07/05/2024
"Early on in my farming career, a farmer mom insisted Jake and I start planning for how we'd keep me relevant once kids entered the picture. I didn't see how I could possibly become irrelevant. I WAS the farm. At least half of it anyway. And it would be fine. We'd send the kid(s) to daycare and I'd keep farming as usual. No problem. And while we now do technically have daycare for both kids...it's never consistent. They take vacations, or holidays (cough, 4th of July) and yes we have grandparents to step in, but not always. And our baby isn't into bottles, so my body is still needed at least every 2-3 hours. And kids take a long time to get ready for their days, so when our farm day starts at 7am, our toddler is fully engaged in building a train track but also needs to eat breakfast and get out the door and oops the baby just spit up all over outfit number two of the morning.....I'm the default parent. And Jake leads the crew. The natural division of work now is Jake in the field and me in the house. I can still farm from my desk, at nap times and in quiet moments, because someone still needs to write the checks and order the parts for the broken things...and it's my body that's tethered to parenthood. At least for now.

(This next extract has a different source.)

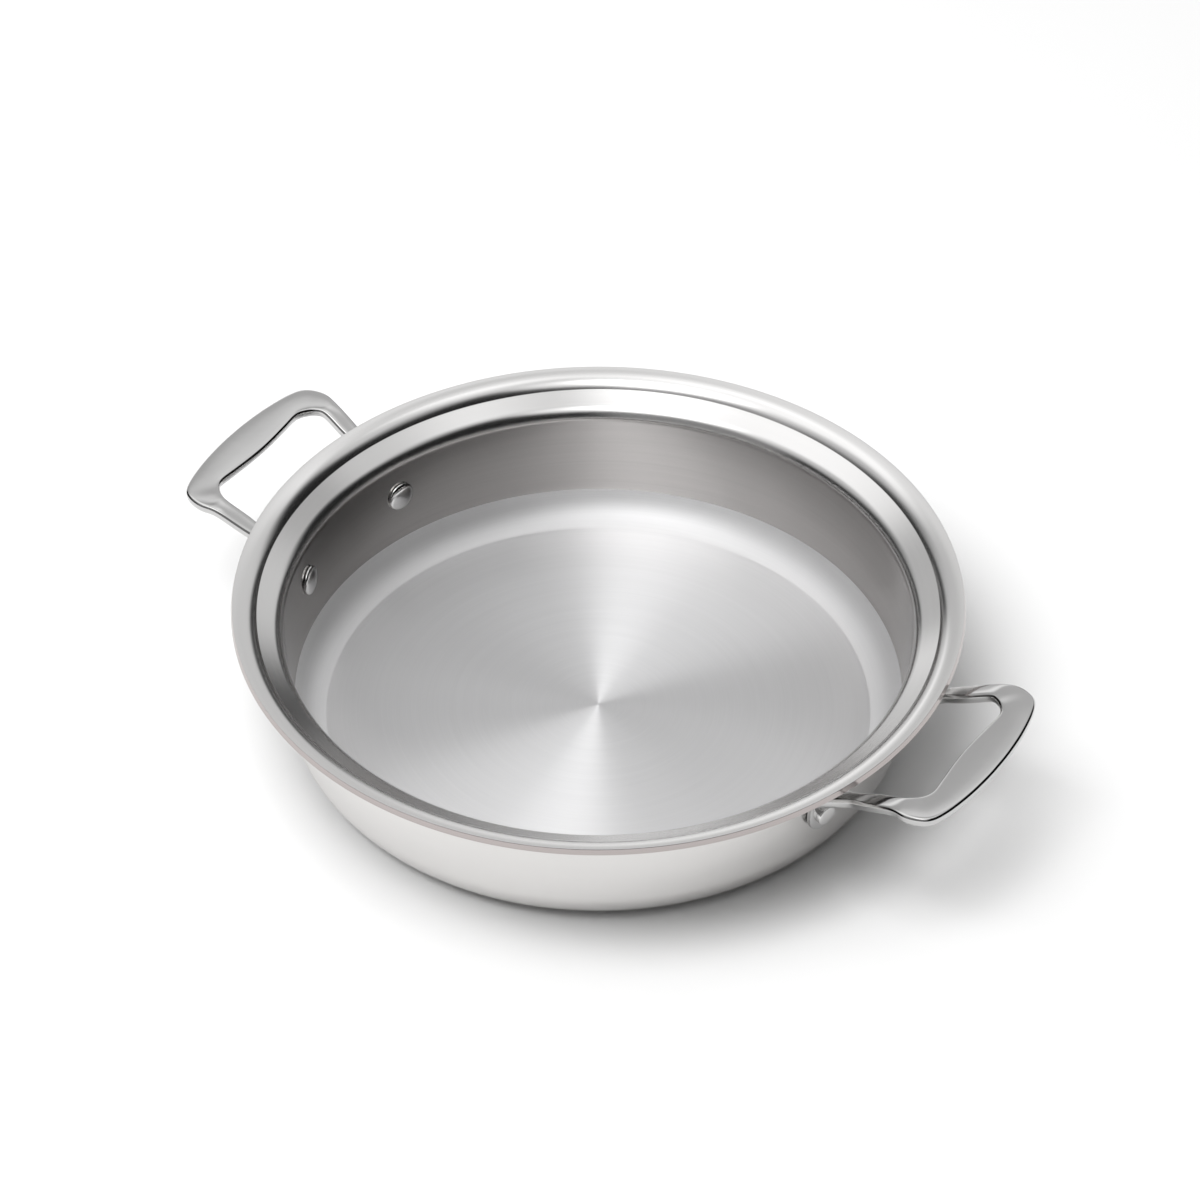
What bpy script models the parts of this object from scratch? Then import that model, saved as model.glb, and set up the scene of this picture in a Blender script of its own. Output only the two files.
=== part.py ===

I'm trying *so hard* to enjoy it. To appreciate the privilege of childcare and grandparent support and the ability to leave the farm work to our crew and to be able to spend real, quality time with my babies. But damn if it isn't hard to watch it all happen without me. So here are some photos of my field walk today. Where I kept myself in the loop, answered questions in person, observed and documented, then strolled back home when the whimpers coming from the stroller turned too insistent to ignore. I think, so far, we've heeded that long ago warning. I'm not ever-present, but I'm not irrelevant. I still AM this farm. It's just shared a few more ways these days."